**Stated task**
Restate the entire listing word for word.

Scripts that build objects

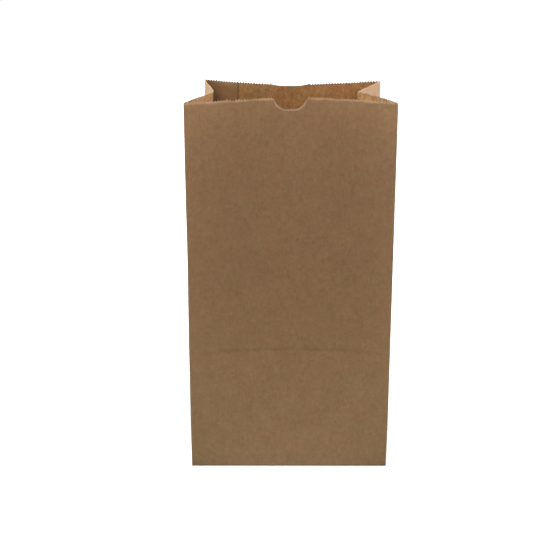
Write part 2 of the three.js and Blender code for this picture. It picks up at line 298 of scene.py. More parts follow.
def corner_folds(size, z):
    """The corner folds at a height: each a straight line from a base corner to a mouth corner.

    The back mouth corners lie as far behind the front ones as the gussets leave room for. The
    left front fold also draws in by a bell around its waist.
    """
    w, d = size.panel_width / 2, size.gusset_width / 2
    sides = np.array([-1, 1])
    front = size.front_shift + sides * (w - size.front_loss / 2)
    back = size.back_shift + sides * (w - size.back_loss / 2)
    depth = size.gusset_width - np.array([size.left_loss, size.right_loss])
    reach = np.sqrt(depth**2 - (back - front) ** 2)
    mouth = np.stack([[*front, *back[::-1]], [0, 0, *reach[::-1]]], axis=-1)
    mouth[:, 1] += size.lean - d
    base = np.array([(-w, -d), (w, -d), (w, d), (-w, d)])
    share = rise(size, z)[..., None, None]
    out = base + share * (mouth - base)
    drawn_in = bell(z - WAIST_HEIGHT * size.height, WAIST_REACH * size.height)
    out[..., FRONT_LEFT, 0] += size.waist * drawn_in
    return out


def beside_line(a, b, share, distance):
    """The point at a share of the way from a to b, moved by a distance to the left of it."""
    way = b - a
    along = way / np.linalg.norm(way, axis=-1, keepdims=True)
    left = np.stack([-along[..., 1], along[..., 0]], axis=-1)
    return a + way * share[..., None] + left * distance[..., None]


def bow_at(size, z, crease, bow_crease, bow_mouth, power):
    """Inward bow: bow_crease * share**power up to the crease, then straight to the mouth."""
    floor = floor_height(size)
    below = np.clip((z - floor) / (crease - floor), 0, 1) ** power * bow_crease
    above = bow_crease + (bow_mouth - bow_crease) * (z - crease) / (size.height - crease)
    return np.where(z < crease, below, above)


def panel_points(size, left, right, share, z, bow, mouth_powers):
    """A panel bowed by bow * (1 - |x|**power), x running from -1 to 1 across it.

    From the crease up, the power goes straight from its value there to that at the mouth.
    """
    x = 2 * share - 1
    _, crease = crease_heights(size)
    up = np.clip((z - crease) / (size.height - crease), 0, 1)
    at_left, at_right = (low + (high - low) * up for low, high in zip(CREASE_POWERS, mouth_powers))
    power = np.where(x < 0, at_left, at_right)
    return beside_line(left, right, share, bow * (1 - np.abs(x) ** power))


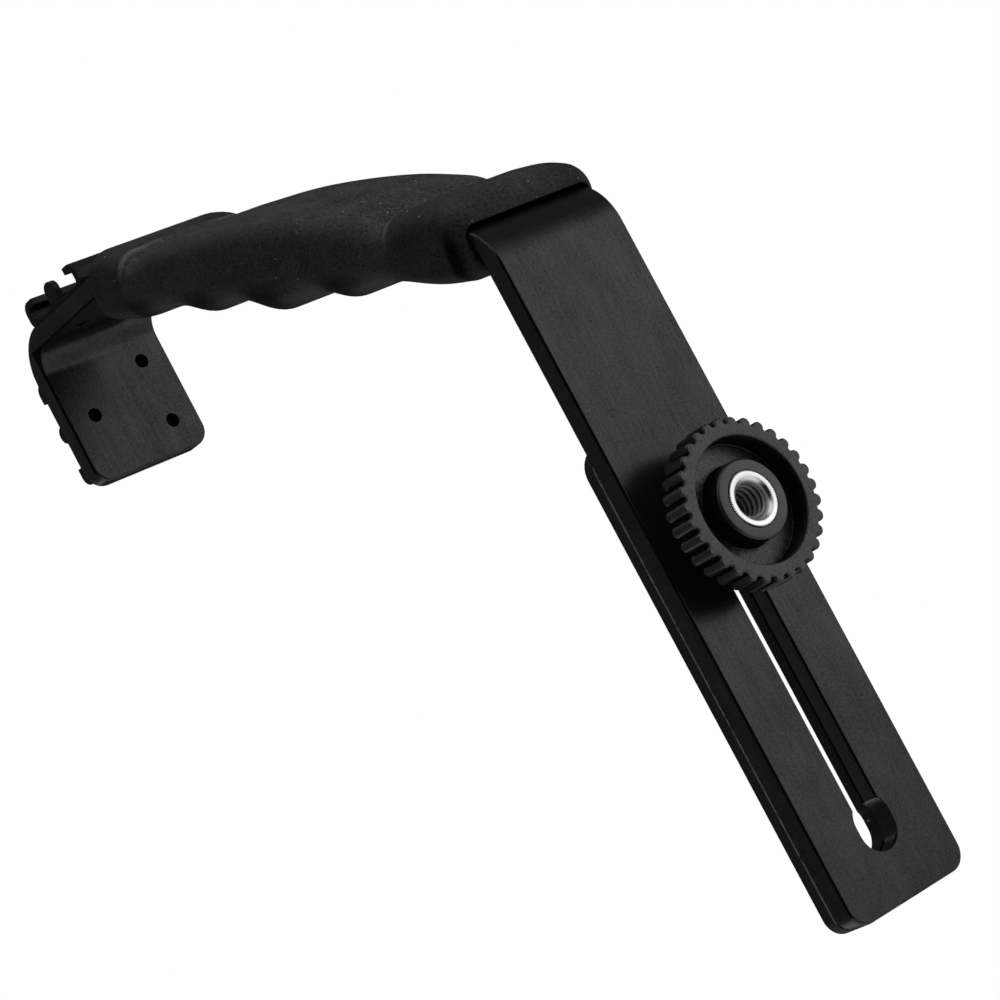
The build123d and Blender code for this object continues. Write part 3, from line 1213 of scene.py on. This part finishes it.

**Exercise solution**
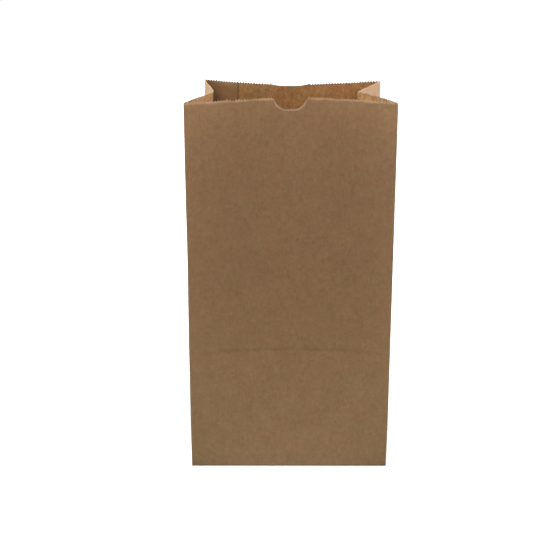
Write part 2 of the three.js and Blender code for this picture. It picks up at line 298 of scene.py. More parts follow.
def corner_folds(size, z):
    """The corner folds at a height: each a straight line from a base corner to a mouth corner.

    The back mouth corners lie as far behind the front ones as the gussets leave room for. The
    left front fold also draws in by a bell around its waist.
    """
    w, d = size.panel_width / 2, size.gusset_width / 2
    sides = np.array([-1, 1])
    front = size.front_shift + sides * (w - size.front_loss / 2)
    back = size.back_shift + sides * (w - size.back_loss / 2)
    depth = size.gusset_width - np.array([size.left_loss, size.right_loss])
    reach = np.sqrt(depth**2 - (back - front) ** 2)
    mouth = np.stack([[*front, *back[::-1]], [0, 0, *reach[::-1]]], axis=-1)
    mouth[:, 1] += size.lean - d
    base = np.array([(-w, -d), (w, -d), (w, d), (-w, d)])
    share = rise(size, z)[..., None, None]
    out = base + share * (mouth - base)
    drawn_in = bell(z - WAIST_HEIGHT * size.height, WAIST_REACH * size.height)
    out[..., FRONT_LEFT, 0] += size.waist * drawn_in
    return out


def beside_line(a, b, share, distance):
    """The point at a share of the way from a to b, moved by a distance to the left of it."""
    way = b - a
    along = way / np.linalg.norm(way, axis=-1, keepdims=True)
    left = np.stack([-along[..., 1], along[..., 0]], axis=-1)
    return a + way * share[..., None] + left * distance[..., None]


def bow_at(size, z, crease, bow_crease, bow_mouth, power):
    """Inward bow: bow_crease * share**power up to the crease, then straight to the mouth."""
    floor = floor_height(size)
    below = np.clip((z - floor) / (crease - floor), 0, 1) ** power * bow_crease
    above = bow_crease + (bow_mouth - bow_crease) * (z - crease) / (size.height - crease)
    return np.where(z < crease, below, above)


def panel_points(size, left, right, share, z, bow, mouth_powers):
    """A panel bowed by bow * (1 - |x|**power), x running from -1 to 1 across it.

    From the crease up, the power goes straight from its value there to that at the mouth.
    """
    x = 2 * share - 1
    _, crease = crease_heights(size)
    up = np.clip((z - crease) / (size.height - crease), 0, 1)
    at_left, at_right = (low + (high - low) * up for low, high in zip(CREASE_POWERS, mouth_powers))
    power = np.where(x < 0, at_left, at_right)
    return beside_line(left, right, share, bow * (1 - np.abs(x) ** power))


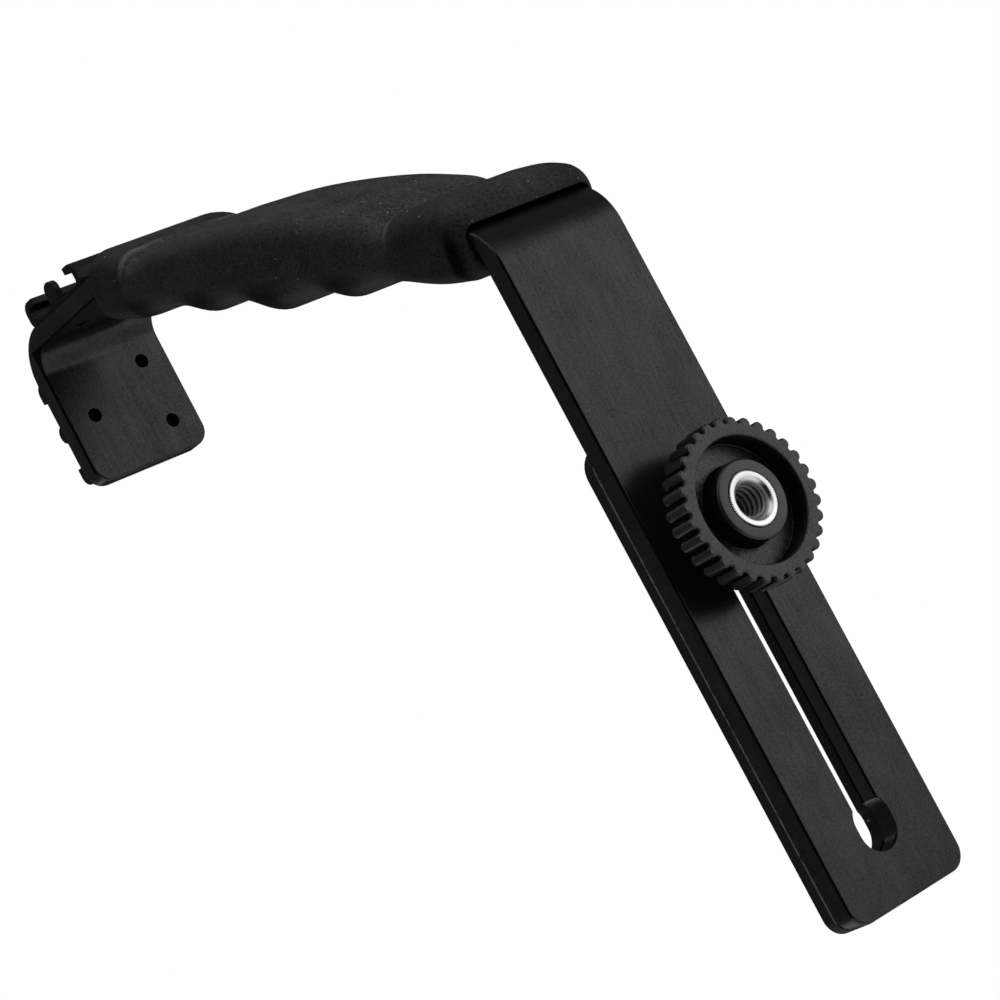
The build123d and Blender code for this object continues. Write part 3, from line 1213 of scene.py on. This part finishes it.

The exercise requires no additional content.